Photo by Matt Beard/Cirque du Soleil

The rain curtain is controlled by the lighting desk via a DMX512 control, which is talking to a computer and telling it what images trigger at what speed. The Luzia crew does not have a separate control surface for the rain curtain. It is controlled through the grandMA used for the lighting system.

“The main moment is in the final piece of the first act,” says Hunt. “The stage and the curtain rotate at the same pace so that the entire audience gets to experience the imagery in the curtain, not just the people directly in front of it. The other thing with the water curtain is that is an important key feature for lighting because when rain curtains are not lit well, they cannot really communicate as desired and look a bit flat. There are a lot of angles of lighting and conceptual things that have to be considered in that as well. It’s not so much about fixture, it’s more that more about angles and color choices and just being sensitive to that.”

Photo by Matt Beard/Cirque du Soleil

Hunt praises the “amazing team of technicians” on Luzia who work day and night to keep everything running. He says they have to be process orientated and systems orientated to make sure they are planning ahead.
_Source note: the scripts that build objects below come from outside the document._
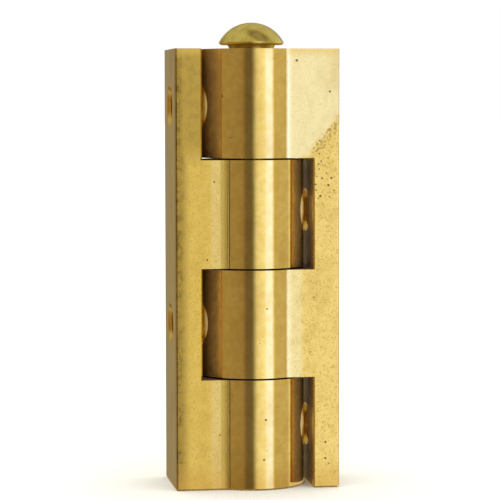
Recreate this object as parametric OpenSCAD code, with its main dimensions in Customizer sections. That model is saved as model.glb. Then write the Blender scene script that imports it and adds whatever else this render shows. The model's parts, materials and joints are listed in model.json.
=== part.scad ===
// Loose-pin block hinge in solid brass, shown closed.
//
// Both leaves are the same piece, cut from one drawn section; the door's leaf
// is turned end for end, so its knuckles fall in the slots of the other leaf.
// Each leaf has a screw plate on its outer side, a barrel that is carried on a
// solid web, and slots cut right back to the plate. The tapped holes take
// screws from outside, through the metal that the leaf is fixed to, and open
// into the slots, clear of the pin's bore. The domed pin drops in from the top
// and lifts out again.
//
// +Z runs up the pin. -Y is the side that the barrel shows on, -X is the frame
// and +X is the door. The origin is on the pin's axis, level with the bottom
// ends of the leaves.

/* [Leaves] */
// Height of both leaves
leaf_h = 50; // [36:1:90]
// How far the back edges of the plates stand out behind the barrel
back_overhang = 0; // [0:0.1:4]
// Thickness of the screw plate, which is all that is left behind a slot
plate_t = 3; // [2.4:0.1:5]
// Radius of the long outer edges at the front of the leaves
front_round = 0.2; // [0.1:0.05:1.2]
// Radius of the long outer edges at the back of the leaves
back_round = 0.4; // [0.2:0.1:1.2]
// Bevel on the front and back edges of the slots
slot_bevel = 0.15; // [0.1:0.05:0.5]

/* [Knuckles] */
// Number of knuckles on each leaf
knuckles = 2; // [1:1:3]
// Diameter of the barrel
barrel_d = 12; // [10:0.1:15]
// How far the barrel stands proud of the front flats
barrel_proud = 1.05; // [0.8:0.05:2]
// Width of the sloping root between a front flat and the barrel
root_w = 0.7; // [0.5:0.1:1]
// How far the root rises from the flat to the barrel
root_rise = 0.07; // [0.05:0.01:0.15]
// Space between a knuckle and the slot wall that it turns past
slot_clearance = 0.4; // [0.2:0.05:1]
// Space between one knuckle's end and the next
knuckle_gap = 0.2; // [0.1:0.05:0.6]
// Radius of the valley between the barrel and the plate, at the back
valley_r = 1; // [0.6:0.1:1.5]

/* [Pin] */
// Diameter of the pin
pin_d = 5; // [4:0.1:6.4]
// Space all round the pin in its bore
pin_clearance = 0.05; // [0.02:0.01:0.1]
// Diameter of the pin's head, at its rim
head_d = 7.45; // [7.2:0.05:8]
// Height of the head
head_h = 2.55; // [2.4:0.05:2.8]
// Radius of the head's dome
dome_r = 4.2; // [4.1:0.05:4.8]
// Bevel under the head's rim
rim_bevel = 0.2; // [0.1:0.05:0.3]
// Length of the flared neck that holds the head off the top knuckle
neck_h = 0.5; // [0.1:0.05:0.8]
// How much wider the neck is than the pin, at the head
neck_flare = 0.5; // [0.3:0.1:1]
// How far the pin's lower end stops short of the bottom of the leaves
tail_gap = 0.4; // [0:0.1:2]
// Lead-in bevel on the pin's lower end
tail_bevel = 0.5; // [0.2:0.1:1]

/* [Screw holes] */
// Core diameter of the tapped holes (4.13 for an M5 thread)
screw_d = 4.13; // [3.2:0.01:5]
// How far the tapped holes lie behind the pin's axis
screw_back = 0.5; // [0:0.1:1.5]
// How far the tapped holes lie off the middle of their slots, towards the bottom
screw_drop = 0.25; // [0:0.05:0.5]

/* [Hidden] */
$fn = 96;

cut = 1;  // how far a cutter runs past the face that it opens

// The section, looking down the pin: distances from its axis.
barrel_r = barrel_d / 2;
flat_front = barrel_r - barrel_proud;
leaf_back = barrel_r + back_overhang;
slot_wall = barrel_r + slot_clearance;
plate_outer = slot_wall + plate_t;
bore_d = pin_d + 2 * pin_clearance;

// The valley's round touches both the barrel and the plane of the slot wall.
valley_x = slot_wall - valley_r;
valley_y = sqrt(pow(barrel_r + valley_r, 2) - pow(valley_x, 2));

// The root slopes up from the flat and meets the barrel at a crease.
crease_y = flat_front + root_rise;
crease_x = sqrt(pow(barrel_r, 2) - pow(crease_y, 2));

// Up the pin: knuckles of one leaf stand one pitch apart from the other's.
pitch = leaf_h / (2 * knuckles);

brass = "goldenrod";
pin_brass = "darkgoldenrod";

// Takes a square corner at the origin, whose sides run along +X and +Y, to a round.
module round_cut(r) {
    difference() {
        translate([-cut, -cut]) square(r + cut);
        translate([r, r]) circle(r);
    }
}

// Takes the same corner to a bevel.
module bevel_cut(b) {
    polygon([[-cut, -cut], [b + cut, -cut], [-cut, b + cut]]);
}

// Section of the screw plate, on the -X side of the pin.
module plate_section() {
    difference() {
        translate([-plate_outer, -flat_front]) square([plate_t, flat_front + leaf_back]);
        translate([-plate_outer, -flat_front]) round_cut(front_round);
        translate([-plate_outer, leaf_back]) mirror([0, 1]) round_cut(back_round);
        translate([-slot_wall, -flat_front]) mirror([1, 0]) bevel_cut(slot_bevel);
        translate([-slot_wall, leaf_back]) mirror([1, 0]) mirror([0, 1]) bevel_cut(slot_bevel);
    }
}

// Section of a knuckle: the barrel, and the web that fills in to the plate.
// The web reaches half-way into the plate, so that it covers the slot's bevels.
module knuckle_section() {
    web_x = slot_wall + plate_t / 2;
    root_x = crease_x + root_w;
    inner_x = crease_x / 2;
    circle(barrel_r);
    difference() {
        polygon([
            [-web_x, -flat_front],
            [-root_x, -flat_front],
            [-inner_x, -crease_y - root_rise * inner_x / root_w],
            [0, 0],
            [-valley_x, valley_y],
            [-web_x, valley_y],
        ]);
        translate([-valley_x, valley_y]) circle(valley_r);
    }
}

// One leaf, as it stands on the frame's side, with a knuckle at its bottom end.
module leaf() {
    difference() {
        union() {
            linear_extrude(leaf_h) plate_section();
            for (i = [0 : knuckles - 1]) {
                foot = i == 0 ? 0 : knuckle_gap / 2;
                translate([0, 0, 2 * i * pitch + foot])
                    linear_extrude(pitch - foot - knuckle_gap / 2) knuckle_section();
            }
        }
        translate([0, 0, -cut]) cylinder(d = bore_d, h = leaf_h + 2 * cut);
        for (i = [0 : knuckles - 1])
            translate([0, screw_back, (2 * i + 1.5) * pitch - screw_drop]) rotate([0, -90, 0])
                cylinder(d = screw_d, h = plate_outer + cut);
    }
}

module frame_leaf() {
    color(brass) leaf();
}

module door_leaf() {
    color(brass) translate([0, 0, leaf_h]) rotate([0, 180, 0]) leaf();
}

// Half outline of the head, from the pin's axis outward, standing on its rim.
module head_section() {
    head_r = head_d / 2;
    intersection() {
        translate([0, head_h - dome_r]) circle(dome_r);
        polygon([
            [0, 0],
            [head_r - rim_bevel, 0],
            [head_r, rim_bevel],
            [head_r, head_h + cut],
            [0, head_h + cut],
        ]);
    }
}

module hinge_pin() {
    shank_top = tail_gap + tail_bevel;
    color(pin_brass) {
        translate([0, 0, tail_gap])
            cylinder(d1 = pin_d - 2 * tail_bevel, d2 = pin_d, h = tail_bevel);
        translate([0, 0, shank_top]) cylinder(d = pin_d, h = leaf_h - shank_top);
        translate([0, 0, leaf_h]) cylinder(d1 = pin_d, d2 = pin_d + neck_flare, h = neck_h);
        translate([0, 0, leaf_h + neck_h]) rotate_extrude() head_section();
    }
}

frame_leaf();
door_leaf();
hinge_pin();
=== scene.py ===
import json
import math

import bpy
from mathutils import Matrix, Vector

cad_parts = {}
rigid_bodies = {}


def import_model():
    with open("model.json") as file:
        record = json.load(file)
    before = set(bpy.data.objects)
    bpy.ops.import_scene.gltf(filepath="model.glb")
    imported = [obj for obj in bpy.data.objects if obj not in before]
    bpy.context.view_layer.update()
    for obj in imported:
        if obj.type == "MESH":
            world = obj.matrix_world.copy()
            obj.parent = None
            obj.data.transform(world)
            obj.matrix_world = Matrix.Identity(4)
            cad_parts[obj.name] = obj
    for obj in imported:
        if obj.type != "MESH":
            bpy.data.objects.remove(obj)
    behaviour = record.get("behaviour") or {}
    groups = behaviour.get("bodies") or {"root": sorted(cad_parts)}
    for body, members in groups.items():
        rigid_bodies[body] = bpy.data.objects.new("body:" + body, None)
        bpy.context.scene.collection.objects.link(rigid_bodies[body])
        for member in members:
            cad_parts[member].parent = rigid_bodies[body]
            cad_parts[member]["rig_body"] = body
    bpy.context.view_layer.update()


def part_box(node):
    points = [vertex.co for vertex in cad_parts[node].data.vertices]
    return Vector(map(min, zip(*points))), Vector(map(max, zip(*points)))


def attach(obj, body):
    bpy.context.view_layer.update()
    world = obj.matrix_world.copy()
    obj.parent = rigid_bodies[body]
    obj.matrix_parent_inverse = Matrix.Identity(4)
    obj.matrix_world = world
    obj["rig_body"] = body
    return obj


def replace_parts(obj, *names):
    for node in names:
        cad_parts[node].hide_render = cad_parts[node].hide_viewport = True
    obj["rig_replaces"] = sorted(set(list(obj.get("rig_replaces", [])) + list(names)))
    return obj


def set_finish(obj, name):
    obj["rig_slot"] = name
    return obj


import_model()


# ---------------------------------------------------------------- frame's leaf
# The leaf that is screwed to the frame. It is one block of brass, sawn and
# milled to a screw plate and two barrel knuckles on a solid web, then drilled
# up the middle for the pin and drilled and tapped through the plate.

leaf_low, leaf_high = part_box("frame_leaf")
leaf_height = leaf_high.z
outer_face = leaf_low.x
back_face = leaf_high.y
plate_thickness = 0.003
slot_wall = outer_face + plate_thickness
front_round = 0.0002
back_round = 0.0004
slot_bevel = 0.00015

# The barrel is level with the plate's back, and stands proud of its front flat.
barrel_radius = back_face
barrel_proud = 0.00105
front_flat = barrel_proud - barrel_radius
bore_radius = 0.00255
worn_edge = 0.00011

# The web starts half-way into the plate. A sloping root meets the barrel at a
# crease in front, and a round valley touches the barrel and the slot wall's plane.
web_foot = slot_wall - plate_thickness / 2
root_width = 0.0007
root_rise = 0.00007
crease_y = front_flat - root_rise
crease = (-math.sqrt(barrel_radius**2 - crease_y**2), crease_y)
valley_radius = 0.001
valley_x = slot_wall + valley_radius
valley_centre = (valley_x, math.sqrt((barrel_radius + valley_radius) ** 2 - valley_x**2))

# Four knuckles share the height, and every second one is this leaf's.
pitch = leaf_height / 4
knuckle_gap = 0.0002
knuckle_spans = [
    (0.0, pitch - knuckle_gap / 2),
    (2 * pitch + knuckle_gap / 2, 3 * pitch - knuckle_gap / 2),
]


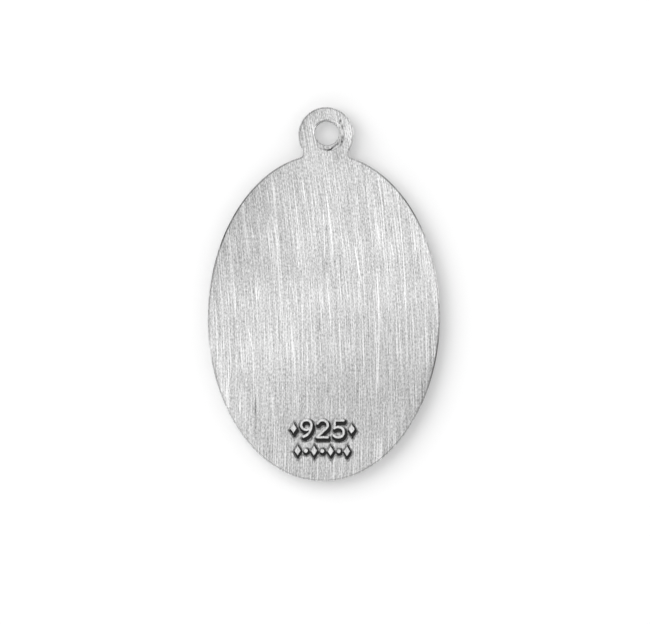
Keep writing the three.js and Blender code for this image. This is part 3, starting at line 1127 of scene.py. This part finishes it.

“We’ve got 13 axes of automation, so there are a lot of automated parts,” says Hunt. “I think the thing that’s beautiful about Luzia is that you never watch the show thinking it’s a show about technology. It really is a show where the technology is there to support the artistic outcomes, to support the acrobats in their art and what they do, but it never takes over from that. I think that’s an important balance for shows in the future, to keep in mind that there’s something sacred about live performance, and we should be enhancing that, not detracting from it.”